You can even watch a movie to capture new ideas for a character in your fictional stories or document questions and responses you’ll want to share in an article.
Don’t limit where and how you can find inspiration to help you fill that blank page.
Write
This probably seems paradoxical. Some may even stop and question “Wait, you’ve been struggling to write and the best way to overcome the struggle is to do the thing you have trouble doing in the first place?”
Yes!
You have to start somewhere or you’ll never start at all neither will you know what ideas, stories and other wonderful written pieces could have emerged in that moment. Start to write or jot down notes about anything.
If you’re still stuck you can do a writing exercise. There are plenty of them online to encourage you to put the pen to paper or your fingers to the keyboard.

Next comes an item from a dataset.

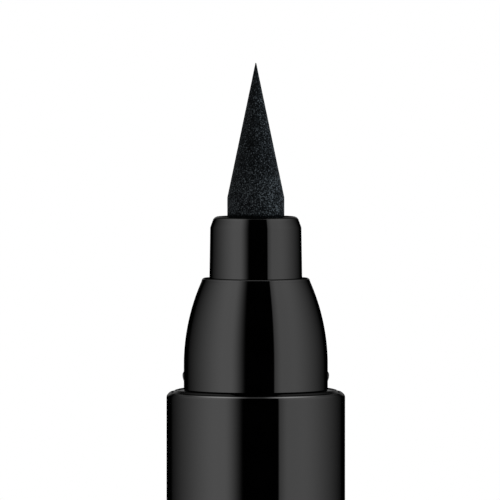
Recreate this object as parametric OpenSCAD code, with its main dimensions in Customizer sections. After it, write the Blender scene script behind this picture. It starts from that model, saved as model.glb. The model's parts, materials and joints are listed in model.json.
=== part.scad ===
// Liquid eyeliner pen with a fibre point, standing point up on its own posted cap.
// Lengths are in millimetres. Z is the pen's axis, and z = 0 is the closed end of the cap.
// From the tail up: cap, tail plug, barrel with its ink tank and mixing ball, comb
// collector with its wick, nose cone, nib holder and nib.

/* [Barrel] */
// Outside diameter of the barrel and the cap
body_d = 10; // [9.7:0.05:11]
// Wall of the barrel round the collector
barrel_wall = 0.94; // [0.8:0.02:1.3]
// Length of the barrel from its tail face to the top of its mouth
barrel_len = 88; // [70:1:110]
// Height of the rounded mouth, from the full diameter to the foot of the nose cone
mouth_h = 0.5; // [0.4:0.05:0.7]
// Radius of the outer edge at both ends of the barrel
edge_r = 0.25; // [0.15:0.01:0.28]
// Fine concentric rings moulded round the mouth
mouth_rings = 2; // [1:1:3]
// Height of the riser between two of these rings
ring_riser = 0.03; // [0.01:0.005:0.04]
// Step in the bore that the collector stops on
ledge = 0.2; // [0.1:0.05:0.4]

/* [Nose cone] */
// How far its side draws in from the straight foot to the flat top
nose_taper = 1.03; // [0.8:0.01:1.3]
// Height of the straight foot
foot_h = 1.25; // [0.9:0.05:2]
// Height of the whole nose cone above the barrel
nose_h = 6.1; // [5.5:0.1:7]
// Width of the flat top that shows round the collar
nose_ring = 0.405; // [0.3:0.005:0.5]
// Edge radius of the flat top
nose_edge_r = 0.12; // [0.05:0.01:0.15]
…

You may have all the good intentions to make your writing flourish or to emerge from the abyss of writer’s block, but without action behind those intentions, it’s useless.
There is a famous proverb that explains if you give someone a fish you feed the person for a day, but if you teach someone to fish you feed that person for life.
Take out your fishing rod and go catch those ideas, headlines, stories and whatever else you’ll find to write about.
You have control to revive your writing process when it comes to a sudden halt. Remember to stay calm and that you don’t need to stay stuck in that uncomfortable space one second longer if you change your scenery, find that inspiration and start to write.
The creative juices may begin to flow faster than you expect and who knows, you may even write the next best seller.